小泉進次郎・環境大臣は26日、NPO団体ファッション レボリューション ジャパンの提言を受け、伊藤忠商事や豊島、ファーストリテイリング、H&Mジャパン、アダストリア、帝人フロンティアなど9社のファッション企業との意見交換会を行った。ファッション企業が自社の取り組みを説明しているのを聞き、小泉大臣は「手元の報道媒体にある“ファッション トランスペアレンシー インデックス”では日本ブランドの名前がまだまだ目立っていないし、欧米の有力企業・ブランドが入っている『ファッション協定(The Fashion Pact)』にも日本企業が一つも入っていない。多くの素晴らしい取り組みをしているからこそ、まずは加盟することで向こうの土俵に乗り、その上で取り組みをアピールしてほしい」と逆提案を行った。
意見交換会には、上記の伊藤忠などのほか、日本環境設計、クラボウ、東レ、アダストリアが自社のサステナブルの取り組みを紹介。

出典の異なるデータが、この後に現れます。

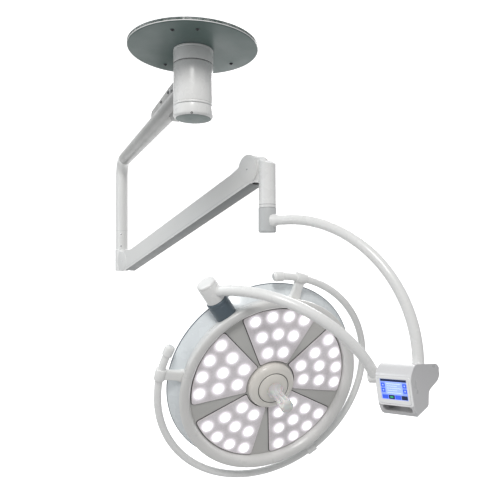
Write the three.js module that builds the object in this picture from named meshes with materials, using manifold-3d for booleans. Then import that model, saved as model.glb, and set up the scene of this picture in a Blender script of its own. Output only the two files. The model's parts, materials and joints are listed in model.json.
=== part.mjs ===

その後は環境省の「森里川海プロジェクト」アンバサダーで意見交換会のファシリテーターを務めた鎌田安里紗さんのほか、クルックの江良慶介氏、モデルのトラウデン直美、森摂「オルタナ」編集長、渡辺三津子「ヴォーグジャパン」編集長も交えたディスカッションを行った。
ファッション協定は、フランス政府の呼びかけによって2019年に発足した環境保護などを定めた協定で、協定の発足をリードしたケリング(KERING)を筆頭に、シャネルやH&Mなどの有力企業が数多く参加している。小泉大臣のファッション協定加盟の呼びかけに、参加者の1人で昨年までJFW推進機構の国際ディレクターを務めた信田阿芸子氏は、「ファッション協定はフランス政府主導の協定。むしろ日本政府主導で、日本版ファッション協定を作って国際社会に新たな潮流を生み出してほしい」とリクエスト。小泉大臣は「できることしか言わない、できるかわからないからアピールしないでは、国際社会の潮流から取り残される。まずはやってみよう姿勢に変え、素晴らしい取り組みをもっと世界にアピールしてほしい」と企業にエールを送った上で、「環境省も今後は音頭を取って“日本版ファッション協定”やサステナブルファッションアワードの創設などにも取り組んでいきたい」と語った。